_Exercise requirements_
Set down the listing below verbatim, but only from its first line through the line containing "return columns".

────────────────

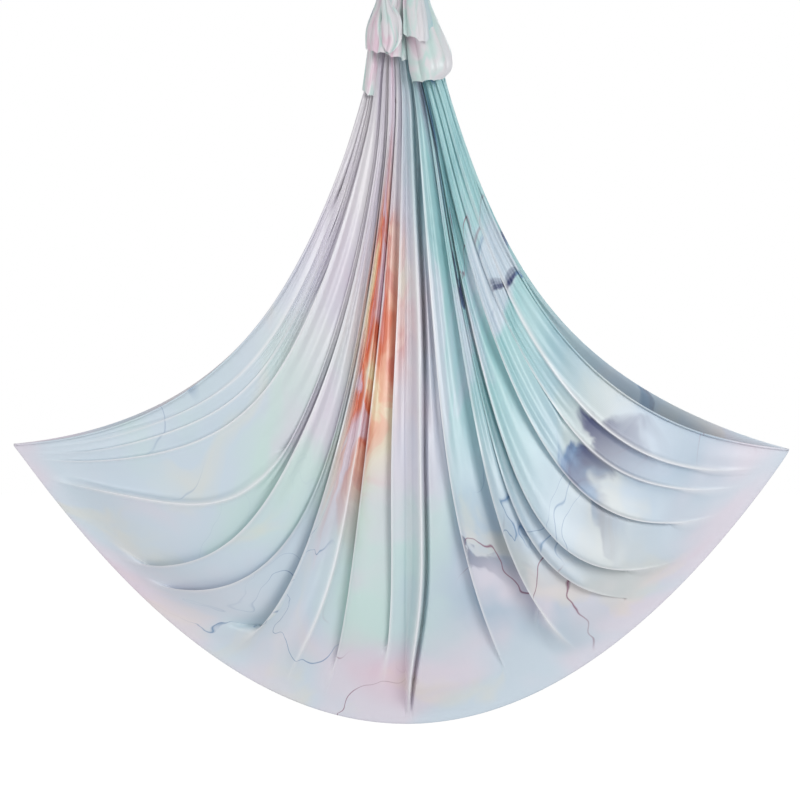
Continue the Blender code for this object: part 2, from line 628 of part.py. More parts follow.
def pleat_columns(down):
    """The panel's columns at one height: how far across each lies, and how high on its pleat it is.

    Each pleat falls from its crest towards the next one on its right, and the cloth then turns back up."""
    shift = smooth_step(CREST_SHIFT_SHARES, down)
    crests = []
    for high, low in zip(LEFT_CREST_HIGH_SHARES, LEFT_CREST_LOW_SHARES):
        crests.append(high + (low - high) * shift - 1)
    for high, low in zip(RIGHT_CREST_HIGH_SHARES, RIGHT_CREST_LOW_SHARES):
        crests.append(1 - high - (low - high) * shift)
    crests.append(1.0)
    columns = []
    for crest, following in zip(crests, crests[1:]):
        for share, height in zip(PLEAT_PLACE_SHARES, PLEAT_HEIGHT_SHARES):
            columns.append((crest + (following - crest) * share, height))
    columns.append((1.0, 0.0))
    return columns


def sheet_solid(grid):
    """A closed sheet from columns of points, each with its x, z, its middle's y and its thickness."""
    bm = bmesh.new()
    near, far = [], []
    columns, rows = len(grid) - 1, len(grid[0]) - 1
    for column in grid:
        for verts, side in ((near, -1), (far, 1)):
            verts.append([bm.verts.new((x, y + side * thickness / 2, z)) for x, z, y, thickness in column])
    for i in range(columns):
        for j in range(rows):
            bm.faces.new((near[i][j], near[i + 1][j], near[i + 1][j + 1], near[i][j + 1]))
            bm.faces.new((far[i][j], far[i][j + 1], far[i + 1][j + 1], far[i + 1][j]))
    for i in range(columns):
        bm.faces.new((near[i][0], far[i][0], far[i + 1][0], near[i + 1][0]))
        bm.faces.new((near[i][rows], near[i + 1][rows], far[i + 1][rows], far[i][rows]))
    for j in range(rows):
        bm.faces.new((near[0][j], near[0][j + 1], far[0][j + 1], far[0][j]))
        bm.faces.new((near[columns][j], far[columns][j], far[columns][j + 1], near[columns][j + 1]))
    return bm


def panel_half(name, parent, side, cloth):
    """Half of the panel's length, the front layer (side -1) or the back one (1). They meet at the bottom."""
    rows = []
    for j in range(PANEL_ROWS + 1):
        down = j / PANEL_ROWS
        thickness = CLOTH_THICKNESS
        thickness += (GATHER_THICKNESS - CLOTH_THICKNESS) * (1 - smooth_step(BUNDLE_SHARES, down))
        closing = smooth_step(POCKET_CLOSE_SHARES, down)
        pocket = POCKET_HALF_DEPTH * smooth_step(POCKET_OPEN_SHARES, down) * (1 - closing * closing)
        pleat = PLEAT_DEPTH * smooth_step(PLEAT_START_SHARES, down) * (1 - smooth_step(PLEAT_END_SHARES, down))
        gather_x = side * GATHER_SIDE * (1 - smooth_step(GATHER_JOIN_SHARES, down))
        rise_share = math.sin(math.pi * down**RISE_LATENESS) if side > 0 else 0.0
        row = []
        for across, height in pleat_columns(down):
            spot = fold_line(across, down)
            rise = RIGHT_BACK_RISE if across > 0 else LEFT_BACK_RISE
            rise *= rise_share * smooth_step(RISE_ACROSS_SHARES, abs(across))
            depth = SEAT_GAP / 2 + thickness / 2 + pocket + pleat * height
            row.append((spot.x + gather_x, spot.y + rise, side * depth, thickness))
        rows.append(row)
    return piece(name, sheet_solid(list(zip(*rows))), parent, cloth)


def cloth_loop(name, parent, side, cloth):
    """One gathered end, over the bar and down to its knot as two legs."""
    points = []
    top = -KNOT_DROP + SEAT_GAP
    for way in (-1, 1):
        leg = []
        for i in range(LEG_STEPS):
            share = i / LEG_STEPS
            ease = share * share * (3 - 2 * share)
            x = side * (KNOT_SIDE + (BUNDLE_SIDE - KNOT_SIDE) * ease)
            low_y = way * LEG_SPREAD - KNOT_FRONT
            leg.append((x, low_y + (way * BUNDLE_TURN_RADIUS - low_y) * ease, top * (1 - share)))
        points.append(leg)
    turn = []
    for y, z in arc((0, 0), BUNDLE_TURN_RADIUS, 180, 0, TURN_STEPS):
        turn.append((side * BUNDLE_SIDE, y, z))
    path = points[0] + turn + points[1][::-1]
    bm = tube(path, BUNDLE_RADIUS, BUNDLE_PLEATS * 2, BUNDLE_PLEATS, BUNDLE_PLEAT_DEPTH)
    flatten_ends(bm, top)
    return piece(name, bm, parent, cloth)


def flatten_ends(bm, height):
    """The legs' ends made level where they meet the knot."""
    for face in bm.faces:
        if len(face.verts) > 4:
            for vert in face.verts:
                vert.co.z = height


def knot(name, parent, side, cloth):
    """A pulled-down knot: a stout bulge with the wraps of cloth running slantwise round it."""
    bm = bmesh.new()
    rings = []
    for j in range(KNOT_RINGS + 1):
        share = j / KNOT_RINGS
        size = np.interp(share, np.linspace(0, 1, len(KNOT_OUTLINE_SHARES)), KNOT_OUTLINE_SHARES)
        ring = []
        for i in range(KNOT_SIDES):
            angle = 2 * math.pi * i / KNOT_SIDES
            wrap = math.cos(2 * math.pi * KNOT_WRAPS * share + side * angle)
            inset = KNOT_WRAP_DEPTH * (1 - wrap) / 2 * math.sin(math.pi * share)
            x = (KNOT_HALF_WIDTH * size - inset) * math.cos(angle)
            y = (KNOT_HALF_DEPTH * size - inset) * math.sin(angle)
            ring.append((side * KNOT_SIDE + x, y - KNOT_FRONT, -KNOT_DROP - KNOT_HEIGHT * share))
        rings.append(ring)
    rings_to_solid(bm, rings)
    return piece(name, bm, parent, cloth)


def tail(name, parent, side, length, end_side, end_half_width, cloth):
    """The loose end below a knot, hanging in front of the gathered panel in a few soft folds."""
    rows = []
    columns = TAIL_FOLDS * TAIL_FOLD_POINTS
    for j in range(TAIL_ROWS + 1):
        down = j / TAIL_ROWS
        spread = smooth_step(TAIL_SPREAD_SHARES, down)
        centre = side * (GATHER_SIDE + (end_side - GATHER_SIDE) * spread)
        half = TAIL_TOP_HALF_WIDTH + (end_half_width - TAIL_TOP_HALF_WIDTH) * spread
        thickness = TAIL_THICKNESS + (TAIL_HEM_THICKNESS - TAIL_THICKNESS) * spread
        row = []
        for i in range(columns + 1):
            across = 2 * i / columns - 1
            wave = TAIL_FOLD_DEPTH * spread * math.cos(math.pi * TAIL_FOLDS * (across + 1))
            y = -TAIL_FRONT - TAIL_LEAN * down - wave
            row.append((centre + across * half, -GATHER_DROP - length * down, y, thickness))
        rows.append(row)
    return piece(name, sheet_solid(list(zip(*rows))), parent, cloth)


def hammock(parent, cloth):
    """All the cloth, about the lower bar's axis."""
    panel_half("sling_front", parent, -1, cloth)
    panel_half("sling_back", parent, 1, cloth)
    for word, side in (("left", -1), ("right", 1)):
        cloth_loop(f"{word}_cloth_loop", parent, side, cloth)
        knot(f"{word}_knot", parent, side, cloth)
    tail("left_tail", parent, -1, LEFT_TAIL_LENGTH, LEFT_TAIL_SIDE, LEFT_TAIL_HALF_WIDTH, cloth)
    tail("right_tail", parent, 1, RIGHT_TAIL_LENGTH, RIGHT_TAIL_SIDE, RIGHT_TAIL_HALF_WIDTH, cloth)


def make_looks():
    return {
        "steel": material("steel", (0.55, 0.56, 0.58), 0.30, 1.0),
        "bright_steel": material("bright_steel", (0.70, 0.71, 0.73), 0.22, 1.0),
        "spring_steel": material("spring_steel", (0.45, 0.45, 0.47), 0.35, 1.0),
        "sleeve": material("sleeve", (0.10, 0.11, 0.13), 0.40, 0.9),
        "alloy": material("alloy", (0.16, 0.20, 0.30), 0.35, 0.9),
        "rubber": material("rubber", (0.02, 0.02, 0.02), 0.75, 0.0),
        "cloth": material("cloth", (0.66, 0.68, 0.76), 0.45, 0.0),
    }


def main():
    clear_scene()
    looks = make_looks()
    root = body("root_body", None, (0, 0, BAR_RADIUS))
    carabiner("upper", root, looks)
    eye_body = body("swivel_eye_body", root, (0, 0, UPPER_BAR_Z - BAR_RADIUS))
    housing_body = body("swivel_housing_body", eye_body, (0, 0, HOUSING_Z - UPPER_BAR_Z))
    swivel(eye_body, housing_body, looks)
    lower = body("lower_carabiner_body", housing_body, (0, 0, LOWER_CARABINER_Z - HOUSING_Z))
    carabiner("lower", lower, looks)
    cloth_body = body("hammock_body", lower, (0, 0, -FRAME_HEIGHT))
    hammock(cloth_body, looks["cloth"])
    bpy.context.view_layer.update()


main()
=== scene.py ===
"""The looks of the aerial hammock: one continuous sheet of silky tricot hung in soft knife pleats, its
loops, knots and tails, and the finish of the carabiners and the swivel above. Metres, in the CAD's frame."""

import json
import math
from types import SimpleNamespace

import bmesh
import bpy
import numpy as np
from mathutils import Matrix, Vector


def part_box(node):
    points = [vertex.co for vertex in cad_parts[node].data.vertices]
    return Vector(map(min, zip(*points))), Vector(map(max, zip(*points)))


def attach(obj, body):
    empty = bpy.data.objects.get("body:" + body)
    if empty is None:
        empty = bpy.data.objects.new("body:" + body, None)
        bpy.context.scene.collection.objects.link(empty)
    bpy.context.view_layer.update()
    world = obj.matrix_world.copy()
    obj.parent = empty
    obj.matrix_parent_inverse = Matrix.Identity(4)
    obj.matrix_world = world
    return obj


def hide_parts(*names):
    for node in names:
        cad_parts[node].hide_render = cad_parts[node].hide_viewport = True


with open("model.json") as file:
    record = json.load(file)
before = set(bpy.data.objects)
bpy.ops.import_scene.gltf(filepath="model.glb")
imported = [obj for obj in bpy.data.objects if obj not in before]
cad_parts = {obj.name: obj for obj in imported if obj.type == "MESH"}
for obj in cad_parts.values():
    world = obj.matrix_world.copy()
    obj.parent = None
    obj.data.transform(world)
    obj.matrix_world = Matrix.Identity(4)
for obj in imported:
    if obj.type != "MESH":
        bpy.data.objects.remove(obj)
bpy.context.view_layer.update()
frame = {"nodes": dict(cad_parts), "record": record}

# The cloth as it is cut
LOOM_WIDTH = 2.80

# Places read from the frame
FRONT_LOW, FRONT_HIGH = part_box("sling_front")
GATHER_Z = FRONT_HIGH.z
BOTTOM_Z = FRONT_LOW.z
HALF_SPAN = FRONT_HIGH.x
KNOT_LOW, KNOT_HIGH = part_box("right_knot")
KNOT_CENTRE = (KNOT_LOW + KNOT_HIGH) / 2
LOOP_LOW, LOOP_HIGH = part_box("right_cloth_loop")
LOOP_RADIUS = 0.0115
LOOP_SIDE = LOOP_LOW.x + LOOP_RADIUS
BAR_RADIUS = 0.006
BAR_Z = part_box("lower_carabiner_frame")[0].z + BAR_RADIUS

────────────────

_Response to this exercise_
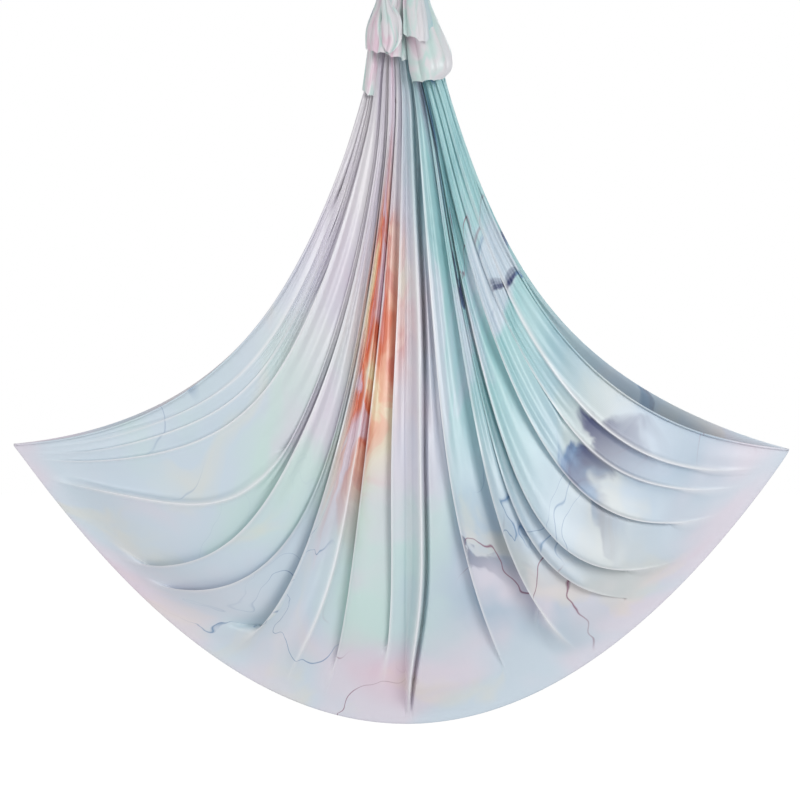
Continue the Blender code for this object: part 2, from line 628 of part.py. More parts follow.
def pleat_columns(down):
    """The panel's columns at one height: how far across each lies, and how high on its pleat it is.

    Each pleat falls from its crest towards the next one on its right, and the cloth then turns back up."""
    shift = smooth_step(CREST_SHIFT_SHARES, down)
    crests = []
    for high, low in zip(LEFT_CREST_HIGH_SHARES, LEFT_CREST_LOW_SHARES):
        crests.append(high + (low - high) * shift - 1)
    for high, low in zip(RIGHT_CREST_HIGH_SHARES, RIGHT_CREST_LOW_SHARES):
        crests.append(1 - high - (low - high) * shift)
    crests.append(1.0)
    columns = []
    for crest, following in zip(crests, crests[1:]):
        for share, height in zip(PLEAT_PLACE_SHARES, PLEAT_HEIGHT_SHARES):
            columns.append((crest + (following - crest) * share, height))
    columns.append((1.0, 0.0))
    return columns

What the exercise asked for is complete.